Now many realize that Turkey, in stark contrast to Germany that made amends to the Jews who suffered the Holocaust at the hands of the Nazi regime, will never volunteer to make amends to the Armenians.

So now Armenian-Americans are confronted with the task ahead that requires a higher level of strategic thinking and political will that is subsidized by a higher dosage of Herculean muscle power and resources and marathon spirit.

It is true that they have successfully struggled to avert the second and final phase of the Genocide: Losing the memory of the perished.

Over the course of several past decades, Armenian-American activists along with others worldwide accomplished a respectable level of international recognition of the Genocide. More than 20 nations have officially recognized it.

It's heartwarming that the newly re-established independent Armenian Republic under President Serge Sarkisian has not inched away from the policy of pursuing further international recognition. That's why Armenia expresses willingness to conduct dialogue with Turkey "without any conditions."

Diaspora Armenians, feeling blessed with the re-emergence of the independent Armenian state, albeit on a fraction of historic Armenian lands, continue to intensify their efforts in assisting Armenia. Although they have done much and continue to do so in record numbers to help Armenia consolidate her existence, much more needs to be done for the full blossoming of the current Armenian State.

Despite all these positive developments, most Armenian-Americans acknowledge that they still have "miles to go, promises to keep" to their martyred ancestors. Even though some of their promises are fulfilled, they feel that a lot more should be done.

They ask several poignant questions:

- How close are we to the just settlement of the Armenian Cause?

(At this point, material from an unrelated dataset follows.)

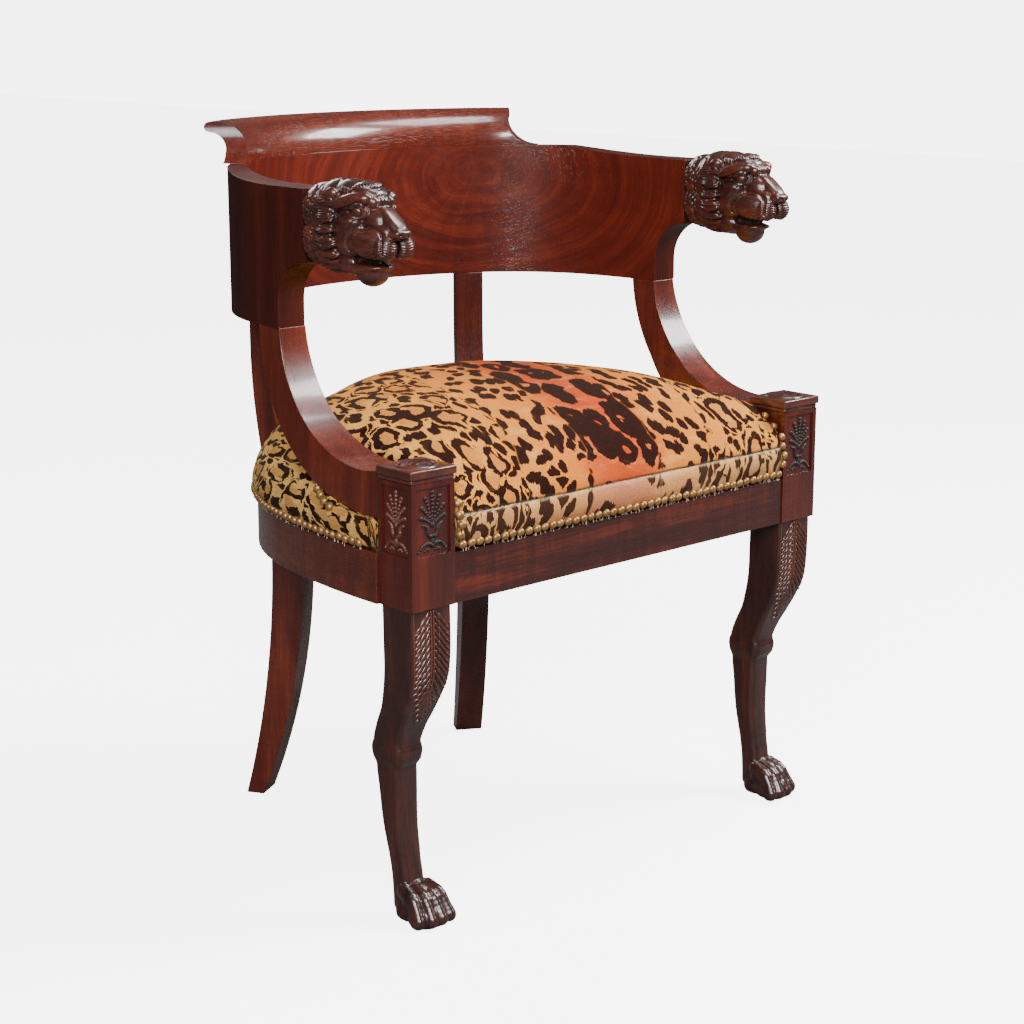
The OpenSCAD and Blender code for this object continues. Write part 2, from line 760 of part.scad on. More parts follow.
front_leg(-1);  // front_leg_left
front_leg(1);  // front_leg_right
block_cap(-1);  // block_cap_left
block_cap(1);  // block_cap_right
front_rail();
side_rail(-1);  // side_rail_left
side_rail(1);  // side_rail_right
back_rail();
corner_block(-1);  // corner_block_left
corner_block(1);  // corner_block_right
rear_leg(-1);  // rear_leg_left
rear_leg(1);  // rear_leg_right
back_panel();
crest_rail();
arm(-1);  // arm_left
arm(1);  // arm_right
lion_head(-1);  // lion_head_left
lion_head(1);  // lion_head_right
arm_support(-1);  // arm_support_left
arm_support(1);  // arm_support_right
color(secondary) panel_dowels(0);
color(secondary) crest_dowels(0);
color(secondary) head_dowels(0);
color(secondary) support_dowels(0);
webbing_long();
webbing_cross();
base_cloth();
seat_cushion();
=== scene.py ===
"""Desk armchair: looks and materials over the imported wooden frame.

Sizes in the making functions are millimetres in the chair's own frame (Z up, front towards -Y).
"""

import math
import random

import bmesh
import bpy
import numpy as np
from mathutils import Matrix, Vector
from mathutils.bvhtree import BVHTree


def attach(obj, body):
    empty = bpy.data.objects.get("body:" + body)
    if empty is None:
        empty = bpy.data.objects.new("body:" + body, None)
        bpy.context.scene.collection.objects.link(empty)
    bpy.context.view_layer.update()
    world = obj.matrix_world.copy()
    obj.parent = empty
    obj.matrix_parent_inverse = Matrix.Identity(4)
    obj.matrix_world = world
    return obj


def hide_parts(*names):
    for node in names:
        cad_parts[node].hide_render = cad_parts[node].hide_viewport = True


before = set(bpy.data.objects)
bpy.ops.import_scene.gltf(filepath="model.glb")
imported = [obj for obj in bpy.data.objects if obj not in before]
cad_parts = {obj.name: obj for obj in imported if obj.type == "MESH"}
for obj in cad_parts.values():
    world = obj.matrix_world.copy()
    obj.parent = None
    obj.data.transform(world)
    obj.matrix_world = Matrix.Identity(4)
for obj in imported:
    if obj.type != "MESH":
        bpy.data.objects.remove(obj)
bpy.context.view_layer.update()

MM = 0.001
# Places and sizes of the frame: the bow of the back, the leg blocks, rails, caps, arms and legs
BOW_Y = -79.6
HALF_SPAN = 306.0
BLOCK_X = 250.0
BLOCK_Y = BOW_Y - 171.5
BLOCK_BACK = BLOCK_Y + 52.0
RAIL_Z = 343.0
RAIL_TOP = 396.0
CAP_Z = 472.0
HEAD_Y = BOW_Y + 2.0
HEAD_Z = 712.0
ARM_X = 280.0
LEG_X = 278.0
PAW_X = 273.0
PAW_Y = BLOCK_Y + 32.0
# The arcs of the seat frame's sides and of the arm supports, and the panel's end on the bow in degrees
SIDE_X = 309.0
SIDE_R = 851.0
SUPPORT_Y = BLOCK_BACK + 17.0
SUPPORT_Z = 618.3
SUPPORT_R = 187.8
JOINT_TURN = 38.0
# The seat's front border, its nails, and the lens that the photograph was taken with
SEAM_Z = 433.5
BORDER_Y = -225.0
NAIL_Z = RAIL_TOP + 7.5
NAIL_RADIUS = 4.75
NAIL_PITCH = 11.0
FOCAL_PIXELS = 2172.75
IMAGE_PIXELS = 1024


def at(x, y, z):
    return Vector((x, y, z)) * MM


def paint(r, g, b):
    """A colour given as it looks on a screen, 0 to 255."""
    lin = [c / 12.92 if c <= 0.04045 else ((c + 0.055) / 1.055) ** 2.4 for c in (r / 255, g / 255, b / 255)]
    return (*lin, 1.0)


# Shader expressions


class Wire:
    """A shader socket. Arithmetic on it adds the nodes that work it out."""

    def __init__(self, tree, out):
        self.tree, self.out = tree, out

    def add(self, kind, settings=None, out=0, **inputs):
        node = self.tree.nodes.new(kind)
        for key, value in (settings or {}).items():
            if key == "stops":
                ramp = node.color_ramp
                while len(ramp.elements) < len(value):
                    ramp.elements.new(0.5)
                for element, (place, colour) in zip(ramp.elements, value):
                    element.position, element.color = place, colour
            else:
                setattr(node, key, value)
        for key, value in inputs.items():
            socket = node.inputs[int(key[1:])] if key[0] == "_" else node.inputs[key]
            if isinstance(value, Wire):
                self.tree.links.new(value.out, socket)
            else:
                socket.default_value = value
        return Wire(self.tree, node.outputs[out])

    def sum(self, how, *others):
        """This and the others put through one operation of the Math node."""
        inputs = {f"_{i + 1}": o for i, o in enumerate(others)}
        return self.add("ShaderNodeMath", {"operation": how}, _0=self, **inputs)

    def __add__(self, o):
        return self.sum("ADD", o)

    __radd__ = __add__

    def __sub__(self, o):
        return self.sum("SUBTRACT", o)

    def __rsub__(self, o):
        return self.add("ShaderNodeMath", {"operation": "SUBTRACT"}, _0=o, _1=self)

    def __mul__(self, o):
        return self.sum("MULTIPLY", o)

    __rmul__ = __mul__

    def smooth(self, low, high):
        """0 below low and 1 above high, with a soft step between."""
        return self.add("ShaderNodeMapRange", {"interpolation_type": "SMOOTHSTEP"}, _0=self, _1=low, _2=high)

    def pick(self, low, high):
        """Colour low where this is 0 and high where it is 1."""
        return self.add("ShaderNodeMix", {"data_type": "RGBA"}, out=2, _0=self, _6=low, _7=high)

    def ramp(self, *stops):
        return self.add("ShaderNodeValToRGB", {"stops": stops}, _0=self)

    def also(self, name):
        """Another output of the node that this came from."""
        return Wire(self.tree, self.out.node.outputs[name])

    def split(self):
        return [self.add("ShaderNodeSeparateXYZ", out=i, _0=self) for i in range(3)]

    def vector(self, x, y, z):
        return self.add("ShaderNodeCombineXYZ", _0=x, _1=y, _2=z)

    def noise(self, scale=1.0, detail=3.0, rough=0.5, bend=0.0):
        return self.add("ShaderNodeTexNoise", Vector=self, Scale=scale, Detail=detail, Roughness=rough,
                        Distortion=bend)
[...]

- Shall we stay the course for a recognition that has already been established?

- What's next?

- Shall we move on to the core issue of seeking justice without abandoning the policy of countering the denialists in Washington and elsewhere?

In my opinion, our collective answer to the last key question should be a resounding YES!
"The names of these infamous denialists should be etched in perpetuity on a special 'Wall of Shame,' so future generations will not forget their reprehensible behavior," recently wrote the Publisher of The California Courier Harut Sassounian.

Is the United States a potential candidate to that "Wall of Shame?"

Definitely not!

In a June 12 column (See page E7) Sassounian reported: "While President Bush and several of his predecessors have avoided characterizing the organized mass killings of Armenians in 1915 as genocide, it has recently come to light that 57 years ago the United States government officially recognized the Armenian Genocide in a document submitted to the International Court of Justice (ICJ), also known as the World Court. This half a century old reference to the Armenian Genocide was discovered by Prof. William A. Schabas who posted it on the website, 'PhD Studies in Human Rights,' on June 4, 2008."

This document, filed by the Government of the United States with ICJ, is included in the May 28, 1951 ICJ Report titled "Reservations to the Convention on the Prevention and Punishment of the Crime of Genocide," added Sassounian.

He concluded: "On the basis of the official statement submitted by the Government of the United States to the World Court in 1951, combined with the two House resolutions adopted in 1975 and 1984, Pres. Reagan's 1981 Proclamation, and resolutions adopted by more than forty U.S. states and hundreds of U.S. cities, Armenians should now classify the United States among the more than 20 countries that have officially recognized the Armenian Genocide."

As Sassounian noted in his book titled, "The Armenian Genocide: The World Speaks Out," and his subsequent articles, Argentina, Armenia, Austria, Belgium, Canada, Chile, Cyprus, France, Germany, Greece, Italy, Lebanon, Lithuania, Netherlands, Poland, Russia, Slovakia, Sweden, Switzerland, Syria, The United States, Uruguay, Vatican City, and Venezuela officially recognized the genocide.

While constantly countering the denial of the Armenian Genocide and making it prohibitive for those denialist politicians, Armenian-Americans should seriously consider using the International Court of Justice to achieve justice for their long-cherished cause.